Ce professeur de droit international à l’université de Pretoria estime néanmoins que la carrière de Raila Odinga au sein de l’instance panafricaine pourrait jouer en sa faveur. À moins que le souvenir de ses deux échecs en son sein ne le desserve. En 2011, il avait perdu son rôle de médiateur en Côte d’Ivoire à cause de sa proximité avec le président tout juste élu, Alassane Ouattara.
L’an dernier, il a dû quitter son poste d’envoyé de la Commission de l’UA pour le développement des infrastructures en Afrique après avoir encouragé à des manifestations contre le gouvernement du Kenya. Toutefois, le président kényan, William Ruto, soutient la candidature de Raila Odinga à la tête de la Commission. Les visions des candidats malgache et mauricien diffèrent peu de celles de Raila Odinga et de Mahamoud Ali Youssouf.

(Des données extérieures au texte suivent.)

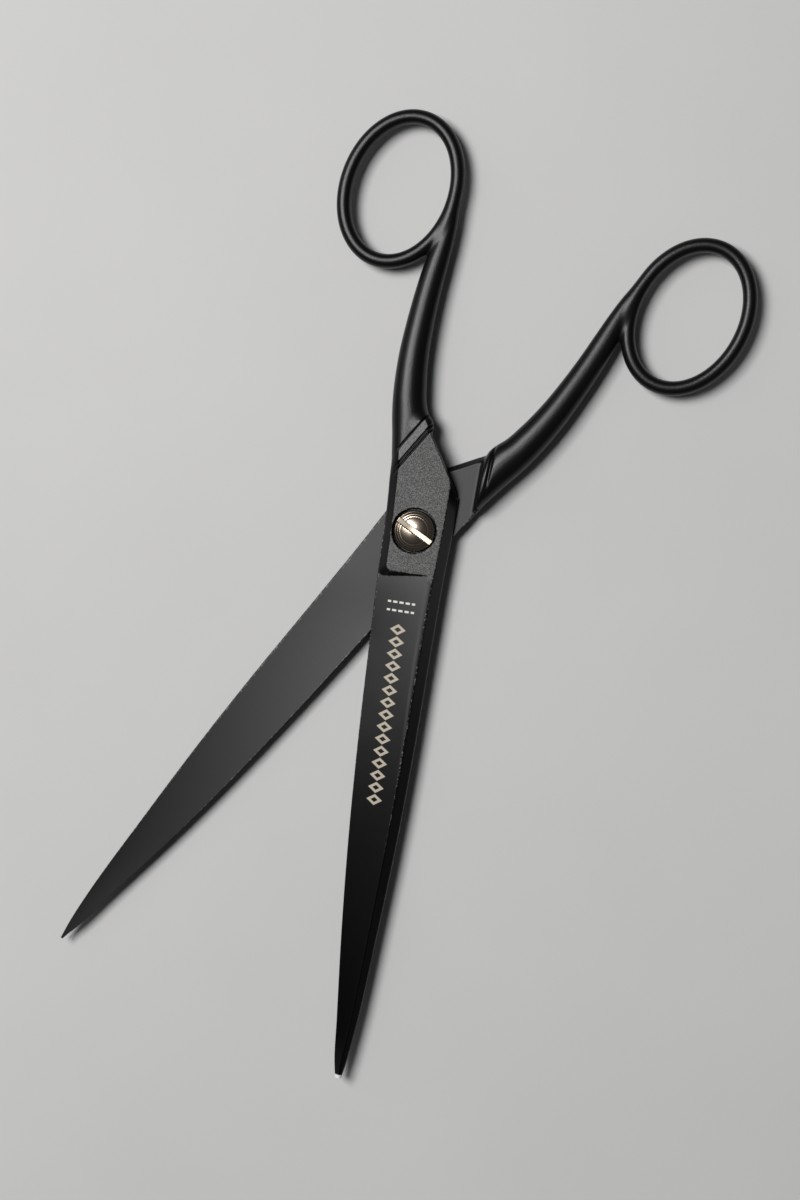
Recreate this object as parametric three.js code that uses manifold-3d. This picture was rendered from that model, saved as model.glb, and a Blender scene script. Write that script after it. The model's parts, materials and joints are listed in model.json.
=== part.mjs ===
// Fabric shears, 10 in long, in millimetres, +Z up.
//
// Two forged halves of one shape turn on a slotted shoulder screw. Each half is drawn in its own
// frame: the screw's axis is Z, the flat joint plane is z = 0, the blade points along -Y with its
// cutting edge on the -X side, and the finger bow is at +Y. The upper half lies above the joint
// plane as drawn. The lower half is the same forging turned over about Y and swung open.
// The model's origin is on the screw's axis, at the level that the lower half's flat back rests on.

import * as THREE from 'three';
import { mergeVertices } from 'three/addons/utils/BufferGeometryUtils.js';
import Module from 'manifold-3d';

const wasm = await Module();
wasm.setup();

const degrees = THREE.MathUtils.degToRad;

// ---- Driving dimensions -------------------------------------------------------------------

const OPEN_ANGLE = degrees(33.2);   // how far the halves stand open
const JOINT_THICKNESS = 4.4;        // joint plane to the flat back of a half
const FACE_CLEARANCE = 0.15;        // joint plane to a half's inner face

// Finger bow: an elliptical ring of oval bar.
const BOW_CENTRE = new THREE.Vector2(-16.73, 87.5);
const BOW_TILT = degrees(77.3);     // direction of the long axis, from +X
const BOW_HALF_LENGTH = 17.4;       // inside the ring, along the long axis
const BOW_HALF_WIDTH = 12.4;        // inside the ring, across it
const BAR_WIDTH = 3.8;              // in the plane of the ring
const BAR_DEPTH = 4.4;              // through the ring
const BOW_STEPS = 56;
const SECTION_SIDES = 16;
const SECTION_POWER = 2.3;          // 2 is an ellipse; more is fuller at the corners

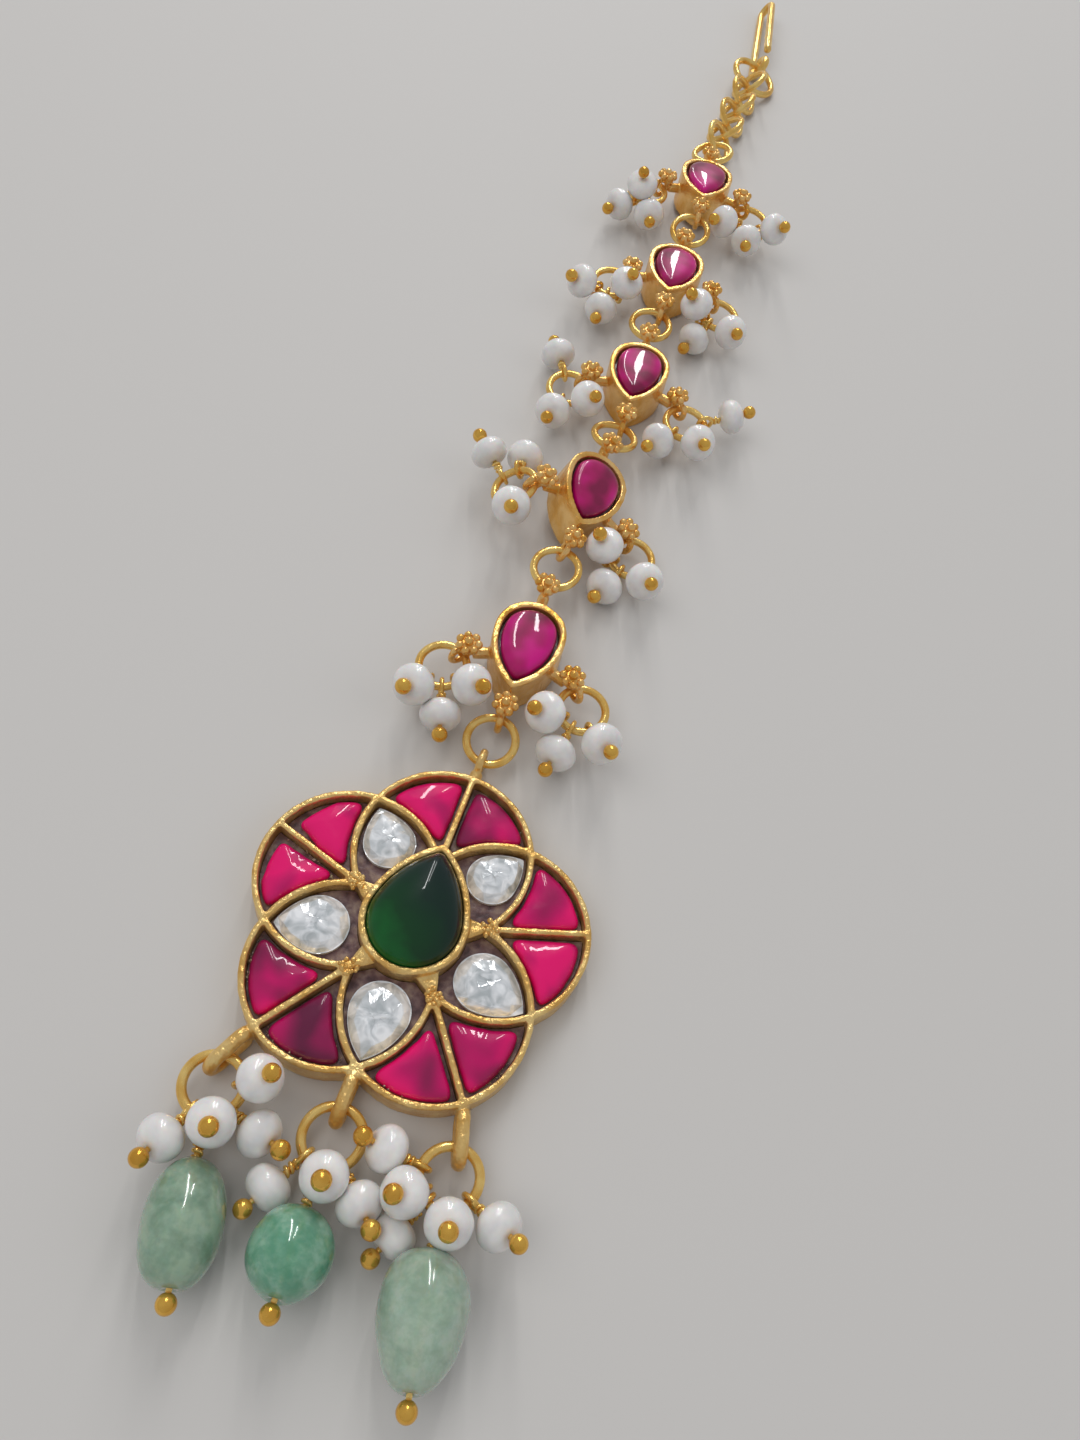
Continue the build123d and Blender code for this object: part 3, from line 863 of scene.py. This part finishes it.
def fine_pin(gold_form, ball_form, points, faces, stem):
    """A wire pin: a loop, a wrapped neck, a straight shank and a ball."""
    start, along, normal, length = read_pin(points, faces)
    across = np.cross(normal, along)
    centre = start + along * (PIN_WIRE + PIN_EYE)
    loop = []
    for turn in np.linspace(-0.1, 1.12, 40) * 2 * math.pi:
        bow = PIN_EYE * (math.sin(turn) * across + math.cos(turn) * along)
        loop.append(centre + bow + normal * 0.12 * MM * (turn / (2 * math.pi) - 0.5))
    gold_form.add(*wire(*round_ended(loop, PIN_WIRE), normal, sides=10))
    neck_start = centre + along * (PIN_EYE - 0.05 * MM)
    neck_length = stem - PIN_EYE - 0.17 * MM
    coil = []
    turns = max(2.0, neck_length / (2.05 * PIN_WIRE))
    for step in np.linspace(0, 1, int(16 * turns)):
        turn = step * turns * 2 * math.pi
        level = COIL_REACH * (math.sin(turn) * across + math.cos(turn) * normal)
        coil.append(neck_start + along * step * neck_length + level)
    gold_form.add(*wire(*round_ended(coil, COIL_WIRE), along, sides=8))
    shank_end = start + along * (length - BALL)
    shank = np.linspace(neck_start, shank_end, 6)
    gold_form.add(*wire(shank, [PIN_WIRE] * len(shank), normal, sides=10))
    ball_size = BALL * rng.uniform(0.86, 0.94)
    ball_form.add(*ball(shank_end - along * (BALL - ball_size), ball_size, 22, 13))


def fine_pearl(form, points, faces):
    """A button pearl, a little uneven, dimpled at its bore."""
    middle, (_, _, axis) = main_axes(points, faces)
    height = (points - middle) @ axis
    reach = np.linalg.norm(points - middle - np.outer(height, axis), axis=1).max()
    half = height.max()
    profile = []
    for step in np.linspace(-1, 1, 27):
        lean = step * math.pi / 2
        radius = reach * max(math.cos(lean), 0.0) ** 0.86
        tall = half * 1.02 * math.sin(lean)
        dimple = 0.16 * MM * math.exp(-((radius / (0.34 * MM)) ** 2))
        profile.append((max(radius, 0.12 * MM), tall - math.copysign(dimple, tall)))
    form.add(*turned(profile, middle, axis, columns=44, wobble=0.035))


def make_cluster(where, number, pins, stems):
    """The pins, their balls and the pearls of one link or drop. stems: each pin's neck."""
    wires, balls, pearls = Form(), Form(), Form()
    for (points, faces), stem in zip(pins, stems):
        fine_pin(wires, balls, points, faces, stem)
    for points, faces in solids(f"{where}_pearls_{number}"):
        fine_pearl(pearls, points, faces)
    make(f"{where}_pin_wires_{number}", wires, wire_gold, "gold", f"{where}_pins_{number}")
    make(f"{where}_balls_{number}", balls, ball_gold, "gold")
    pearls_node = f"{where}_pearls_{number}"
    make(f"{where}_button_pearls_{number}", pearls, pearl.material, "pearl", pearls_node)


def length_of(points, faces):
    """A solid's length along its longest main axis."""
    _, (along, _, _) = main_axes(points, faces)
    return np.ptp((points - points.mean(axis=0)) @ along)


def make_pearls_and_pins():
    """The clusters of the links and the drops, and each drop's bead."""
    for number in range(1, 6):
        pins = solids(f"link_pins_{number}")
        make_cluster("link", number, pins, [PEARL_STEM] * len(pins))
    for number in range(1, 4):
        pins = solids(f"drop_pins_{number}")
        longest = int(np.argmax([length_of(*pin) for pin in pins]))
        stems = [PEARL_STEM] * len(pins)
        stems[longest] = BEAD_STEMS[number - 1]
        make_cluster("drop", number, pins, stems)
        _, along, _, _ = read_pin(*pins[longest])
        make_bead(number, along)


def make_bead(number, along):
    """A tumbled bead on its pin's line, clear of the floor."""
    (points, faces), = solids(f"green_bead_{number}")
    middle, _ = main_axes(points, faces)
    height = (points - middle) @ along
    reach = np.linalg.norm(points - middle - np.outer(height, along), axis=1).max()
    half = np.ptp(height) / 2
    fullness, widening, uneven = BEAD_SHAPES[number - 1]
    profile = []
    for step in np.linspace(-1, 1, 61):
        lean = step * math.pi / 2
        tall = math.sin(lean)
        radius = reach * max(math.cos(lean), 0.0) ** fullness * (1 + widening * tall)
        dimple = 0.2 * MM * math.exp(-((radius / (0.4 * MM)) ** 2))
        profile.append((max(radius, 0.14 * MM), half * tall - math.copysign(dimple, tall)))
    lumps, sheets = turned(profile, middle, along, columns=96, wobble=uneven)
    lowest = min(lump[2] for lump in lumps)
    lift = np.array((0.0, 0.0, max(0.05 * MM - lowest, 0.0)))
    form = Form()
    form.add([lump + lift for lump in lumps], sheets)
    make(f"drop_bead_{number}", form, BEAD_FINISHES[number - 1], "green_bead", f"green_bead_{number}")


make_flower()
make_flower_stones()
make_links()
make_rings()
make_pearls_and_pins()
softened("hair_hook", "hook", wire_gold, "gold", 0.1 * MM, 30000)
for node in ("pendant_lac", "link_lac"):
    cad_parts[node].data.materials.clear()
    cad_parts[node].data.materials.append(lac.material)


# The floor
floor_finish = Finish("floor", "c6c3bf", Roughness=0.7)
corners = [(x, y, 0.0) for x in (-1.2, 1.2) for y in (-1.2, 1.2)]
mesh = bpy.data.meshes.new("floor")
mesh.from_pydata(corners, [], [(0, 2, 3, 1)])
mesh.materials.append(floor_finish.material)
ground = bpy.data.objects.new("floor", mesh)
bpy.context.scene.collection.objects.link(ground)


# Light

LAMP_AIM = Vector((0, 0.04, 0))


def lamp(name, heading, lift, distance, width, height, power, glossy=True):
    """A rectangular lamp that looks at the links. glossy: whether it shows in reflections."""
    level = math.cos(math.radians(lift))
    towards = Vector(bearing(heading) * level) + Vector((0, 0, math.sin(math.radians(lift))))
    light = bpy.data.lights.new(name, "AREA")
    light.shape = "RECTANGLE"
    light.size = width
    light.size_y = height
    light.energy = power
    item = bpy.data.objects.new(name, light)
    item.location = towards * distance + LAMP_AIM
    item.rotation_euler = towards.to_track_quat("Z", "Y").to_euler()
    item.visible_glossy = glossy
    bpy.context.scene.collection.objects.link(item)


lamp("window_left", -20, 38, 0.9, 0.035, 0.8, 1.8)
lamp("window_right", -4, 38, 0.9, 0.025, 0.6, 1.1)
lamp("soft_top", 250, 65, 1.1, 1.0, 1.0, 4.6, glossy=False)
lamp("soft_side", 90, 40, 1.2, 0.8, 0.8, 1.2, glossy=False)

world = bpy.data.worlds.new("studio")
world.use_nodes = True
background = world.node_tree.nodes["Background"]
background.inputs["Color"].default_value = (0.93, 0.95, 1.0, 1)
background.inputs["Strength"].default_value = 0.4
bpy.context.scene.world = world

# Camera
CAMERA_PLACE = Vector((5.57, -25.94, 76.0)) * MM
CAMERA_FORWARD = (-0.0276, 0.5262, -0.8499)
ROLL = math.radians(-17.2)
LENS = 27.05
SENSOR_WIDTH = 36

forward = Vector(CAMERA_FORWARD).normalized()
level_right = forward.cross(Vector((0, 0, 1))).normalized()
level_up = level_right.cross(forward)
right = math.cos(ROLL) * level_right - math.sin(ROLL) * level_up
up = math.sin(ROLL) * level_right + math.cos(ROLL) * level_up
lens = bpy.data.cameras.new("camera")
lens.lens = LENS
lens.sensor_width = SENSOR_WIDTH
lens.clip_start = 0.001
camera = bpy.data.objects.new("camera", lens)
camera.matrix_world = Matrix((
    (right.x, up.x, -forward.x, CAMERA_PLACE.x),
    (right.y, up.y, -forward.y, CAMERA_PLACE.y),
    (right.z, up.z, -forward.z, CAMERA_PLACE.z),
    (0, 0, 0, 1),
))
bpy.context.scene.collection.objects.link(camera)
bpy.context.scene.camera = camera
bpy.context.scene.view_settings.view_transform = "Standard"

Le premier, Richard Randriamandrato, actuel ministre des Affaires étrangères, souhaite privilégier l’intégration et la croissance économique, la paix, la sécurité et la stabilité régionale, l’autonomie financière et le développement durable et, enfin, la gouvernance démocratique et l’État de droit. Le second, l’avocat Anil Gayan, entend « créer une Afrique plus intégrée, plus prospère et plus pacifique, financièrement indépendante, opérationnellement efficace et guidée par une bonne gouvernance ».